January 13, 1957 – New Petroleum Product takes off
The latest petroleum product is born in California when Wham-O Manufacturing Company begins production of its flying plastic “Pluto Platters” –which will soon become known universally as “Frisbees.”
The toy originates in 1948 when World War II veterans Walter Morrison and Warren Franscioni form Partners in Plastic to sell their newly invented “Flyin’ Saucers” for 25 cents each. “Two local men, pooling resources after the words ‘flying saucers’ shocked the world a year ago, have invented a new, patented plastic toy shaped like the originally reported saucer,” reports the San Luis Obispo Telegram-Tribune.

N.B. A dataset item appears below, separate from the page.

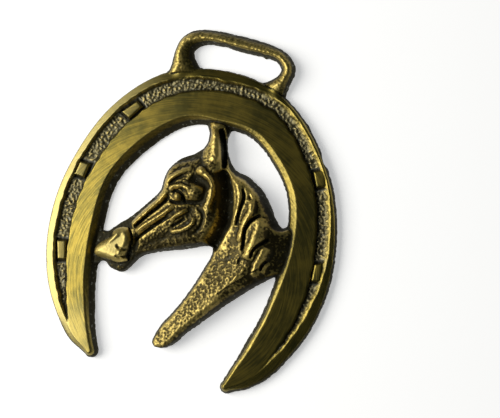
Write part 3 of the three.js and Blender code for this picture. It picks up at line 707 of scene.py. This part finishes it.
def set_attribute(name, values, elsewhere):
    """A value for each point: read from the grid on top, and one value for the walls and back."""
    made = np.full(len(points), float(elsewhere))
    made[:top_count] = grid_values(values, points[:top_count])
    mesh.attributes.new(name, "FLOAT", "POINT").data.foreach_set("value", made)


def relief_over(scales):
    """How far the surface stands above its blurred self, over several radii."""
    inside = plan_depth > 0
    return sum(np.clip((heights - blurred(heights, radius, inside)) / scale, -1, 1)
               for radius, scale in scales)


# painted shade: the strap loop's outer half, right of its left foot, and the spots listed above
kept = 0.4 * (zones["loop"] > 0) * smoothstep(0.62, 0.35, zones["across"]) * (PLAN_X > -9)
for x, y, radius, amount in PAINTED_SHADE_SPOTS:
    kept = kept + amount * np.exp(-((PLAN_X - x) ** 2 + (PLAN_Y - y) ** 2) / radius ** 2)

set_attribute("hollow", -relief_over(DIRT_SCALES), 0.4)
set_attribute("grain", zones["grain"], 0.6)
set_attribute("cast", zones["cast"], 0.8)
set_attribute("pale", zones["pale"], 0)
set_attribute("shine", zones["shine"], 0)
# wear on the high points, less the painted shade
set_attribute("wear_and_shade", relief_over(WEAR_SCALES) * 0.5 - kept, -0.3)

# ---- Materials ------------------------------------------------------------------------------

POLISHED = (0.28, 0.212, 0.042, 1)         # the smooth web, and its darker patches
POLISHED_DARK = (0.115, 0.10, 0.028, 1)
BRIGHT = (0.50, 0.42, 0.16, 1)             # painted light on the left rim and tip, and on the rubbed muzzle
TARNISH = (0.055, 0.043, 0.016, 1)         # the cast skin
GROOVE_BASE = (0.17, 0.15, 0.08, 1)
WORN = (0.60, 0.46, 0.14, 1)               # high points of the cast skin
DIRT = (0.045, 0.040, 0.020, 1)
VERDIGRIS = (0.36, 0.37, 0.30, 1)
FINE, COARSE, BROAD = 2200, 420, 120       # noise scales, in features per metre
SCRATCHES, SPECKS = 2600, 1100
ARC_CENTRE_Y = -0.018                      # middle of the horseshoe's arc, in metres
ARC_STRETCH = 0.0016                       # a turn of one radian in the scratches' noise
BUMP_HEIGHT = 0.0001


def add(tree, kind, values=None, **settings):
    """A node with its settings, and its inputs set or linked."""
    made = tree.nodes.new(kind)
    for name, value in settings.items():
        setattr(made, name, value)
    for name, value in (values or {}).items():
        if isinstance(value, bpy.types.NodeSocket):
            tree.links.new(value, made.inputs[name])
        else:
            made.inputs[name].default_value = value
    return made


def principled(name):
    material = bpy.data.materials.new(name)
    material.use_nodes = True
    return material, material.node_tree, material.node_tree.nodes["Principled BSDF"]


def mix_colours(tree, factor, a, b):
    made = add(tree, "ShaderNodeMix", {0: factor, 6: a, 7: b}, data_type="RGBA")
    return made.outputs[2]


def maths(tree, operation, a, b, c=0.0):
    return add(tree, "ShaderNodeMath", {0: a, 1: b, 2: c}, operation=operation).outputs[0]


def span(tree, value, low, high, start=0.0, end=1.0):
    """value between low and high, brought to between start and end."""
    return add(tree, "ShaderNodeMapRange", {0: value, 1: low, 2: high, 3: start, 4: end}).outputs[0]


def speckle(tree, place, scale, detail=4):
    sizes = {"Vector": place, "Scale": scale, "Detail": detail}
    return add(tree, "ShaderNodeTexNoise", sizes).outputs["Fac"]


def round_the_arc(tree, place):
    """Coordinates that draw a noise out round the horseshoe's arc."""
    x_y = add(tree, "ShaderNodeSeparateXYZ", {0: place}).outputs
    from_centre = maths(tree, "SUBTRACT", x_y["Y"], ARC_CENTRE_Y)
    square = maths(tree, "MULTIPLY", from_centre, from_centre)
    radius = maths(tree, "SQRT", maths(tree, "MULTIPLY_ADD", x_y["X"], x_y["X"], square), 0)
    turn = maths(tree, "ARCTAN2", from_centre, x_y["X"])
    along = maths(tree, "MULTIPLY", turn, ARC_STRETCH)
    return add(tree, "ShaderNodeCombineXYZ", {0: radius, 1: along}).outputs[0]


def brass_material():
    material, tree, shader = principled("cast_brass")
    place = add(tree, "ShaderNodeTexCoord").outputs["Object"]
    hollow, grain, cast, wear_and_shade, pale, shine = (
        add(tree, "ShaderNodeAttribute", attribute_name=name).outputs["Fac"]
        for name in ("hollow", "grain", "cast", "wear_and_shade", "pale", "shine"))
    fine, coarse, broad = (speckle(tree, place, scale) for scale in (FINE, COARSE, BROAD))
    scratches = speckle(tree, round_the_arc(tree, place), SCRATCHES, 3)
    # polished brass with darker patches and scratches, and painted light on the left and muzzle
    mottled = maths(tree, "MULTIPLY", broad, 0.35)
    for layer, share in ((coarse, 0.2), (scratches, 0.45)):
        mottled = maths(tree, "MULTIPLY_ADD", layer, share, mottled)
    patches = span(tree, mottled, 0.43, 0.58)
    polished = mix_colours(tree, patches, POLISHED, POLISHED_DARK)
    polished = mix_colours(tree, shine, polished, BRIGHT)
    # dull tarnish on the cast skin, worn through on high points, darker where shade is painted
    worn = span(tree, maths(tree, "MULTIPLY_ADD", fine, 0.9, wear_and_shade), 0.48, 1.3)
    dull = mix_colours(tree, worn, mix_colours(tree, grain, TARNISH, GROOVE_BASE), WORN)
    skin = maths(tree, "MAXIMUM", cast, grain)
    metal = mix_colours(tree, skin, polished, dull)
    # dark dirt in the hollows, with pale verdigris specks in the deepest
    ragged = maths(tree, "MULTIPLY_ADD", fine, 0.9, -0.45)
    lodged = maths(tree, "MULTIPLY_ADD", grain, -1.0, hollow)
    dirt = span(tree, maths(tree, "ADD", lodged, ragged), 0.15, 0.95)
    specks = span(tree, speckle(tree, place, SPECKS, 3), 0.6, 0.7)
    bloom = maths(tree, "MULTIPLY", specks, span(tree, hollow, 0.5, 1.4, 0.0, 0.45))
    bloom = maths(tree, "MAXIMUM", bloom, maths(tree, "MULTIPLY", pale, fine))
    colour = mix_colours(tree, bloom, mix_colours(tree, dirt, metal, DIRT), VERDIGRIS)
    clean = maths(tree, "MULTIPLY_ADD", shine, 0.1, span(tree, skin, 0.0, 1.0, 0.4, 0.52))
    roughness = maths(tree, "MAXIMUM", clean, span(tree, dirt, 0.0, 1.0, 0.3, 0.75))
    metallic = maths(tree, "MULTIPLY", span(tree, dirt, 0.0, 1.0, 1.0, 0.8),
                     span(tree, bloom, 0.0, 0.5, 1.0, 0.2))
    relief = maths(tree, "MULTIPLY_ADD", fine, span(tree, skin, 0.0, 1.0, 0.25, 1.0),
                   maths(tree, "MULTIPLY_ADD", scratches, 0.8, coarse))
    bump = add(tree, "ShaderNodeBump", {"Height": relief, "Strength": 0.35, "Distance": BUMP_HEIGHT})
    for name, value in {"Base Color": colour, "Roughness": roughness, "Metallic": metallic,
                        "Normal": bump.outputs[0]}.items():
        tree.links.new(value, shader.inputs[name])
    return material


casting_object.data.materials.append(brass_material())
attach(casting_object, "root")
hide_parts("horse_brass")

# ---- Floor, light and camera ----------------------------------------------------------------

AIM = Vector((0.01285, 0.00152, 0.0))      # the table point in the middle of the picture
TO_CAMERA = Vector((0.1714, -0.0619, 0.9833))
CAMERA_UP = Vector((-0.1900, 0.9772, 0.0947))
DISTANCE = 0.3
LENS = 89.0
SENSOR = 36
FLOOR_SIZE = 3
FLOOR_GREY = (0.9, 0.9, 0.9, 1)
FLOOR_GLOW = 0.45                          # softens the shadow on the floor
ROOM_COLOUR = (0.72, 0.92, 1.0, 1)
ROOM_LIGHT = 0.055

bpy.ops.mesh.primitive_plane_add(size=FLOOR_SIZE)
floor = bpy.context.object
floor.name = "floor"
floor_material, _, floor_shader = principled("floor")
floor_shader.inputs["Base Color"].default_value = FLOOR_GREY
floor_shader.inputs["Roughness"].default_value = 0.9
floor_shader.inputs["Emission Color"].default_value = (1, 1, 1, 1)
floor_shader.inputs["Emission Strength"].default_value = FLOOR_GLOW
floor.data.materials.append(floor_material)


def area_light(name, azimuth, elevation, distance, size, power, colour):
    """A lamp that faces the casting. Azimuth 0 is towards +X, counterclockwise."""
    a, e = math.radians(azimuth), math.radians(elevation)
    away = Vector((math.cos(a) * math.cos(e), math.sin(a) * math.cos(e), math.sin(e)))
    lamp = bpy.data.lights.new(name, "AREA")
    lamp.shape, lamp.size, lamp.size_y = "RECTANGLE", size[0], size[1]
    lamp.energy, lamp.color = power, colour
    holder = bpy.data.objects.new(name, lamp)
    holder.location = away * distance
    holder.rotation_mode = "QUATERNION"
    holder.rotation_quaternion = away.to_track_quat("Z", "Y")
    bpy.context.scene.collection.objects.link(holder)


area_light("window", azimuth=187, elevation=40, distance=0.6, size=(0.5, 0.4), power=4.3,
           colour=(1.0, 0.98, 0.94))

world = bpy.data.worlds.new("room")
world.use_nodes = True
room = world.node_tree.nodes["Background"].inputs
room["Color"].default_value = ROOM_COLOUR
room["Strength"].default_value = ROOM_LIGHT
bpy.context.scene.world = world
bpy.context.scene.view_settings.view_transform = "Standard"

camera_data = bpy.data.cameras.new("camera")
camera_data.lens = LENS
camera_data.sensor_width = SENSOR
camera_data.clip_start = 0.01
camera = bpy.data.objects.new("camera", camera_data)
bpy.context.scene.collection.objects.link(camera)
back = TO_CAMERA.normalized()
right = CAMERA_UP.cross(back).normalized()
up = back.cross(right)
turned = Matrix((right, up, back)).transposed().to_4x4()
camera.matrix_world = Matrix.Translation(AIM + DISTANCE * back) @ turned
bpy.context.scene.camera = camera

Wham-O buys the rights to the “flying toy” in 1955. Meanwhile, sales take off for a revolutionary polyethylene plastic developed by two Phillips Petroleum Company chemists in Bartlesville, Oklahoma — thanks to demand for Hula-Hoops and Frisbees. Read “Petroleum Product Hoopla.”
January 14, 1928 – Standard Oil Ads feature Dr. Seuss Critters

Dr. Seuss’ critters populated Standard Oil advertisements for Flit, once a popular bug spray. The experience “taught me conciseness and how to marry pictures with words.”
New York City’s Judge magazine includes its first cartoon drawn by Theodore Seuss Geisel — who will develop his unique skills as “Dr. Seuss” while working for Standard Oil Company.
In the cartoon that launches his career, Geisel draws a peculiar dragon trying to dodge “Flit,” a popular bug spray of the day.
Flit is one of Standard Oil Company’s many consumer products derived from petroleum. For years to follow, Dr. Seuss’ fanciful menagerie will populate Standard Oil advertisements. “It wasn’t the greatest pay, but it covered my overhead so I could experiment with my drawings.”
In 1936, Seuss designed Standard Oil’s Essomarine booth for the National Motorboat Show and created a “Seuss Navy.” Visitors were commissioned as admirals and photographed with Seuss’ whimsical characters made of cardboard. Geisel will acknowledge that his experience working at Standard Oil, “taught me conciseness and how to marry pictures with words.”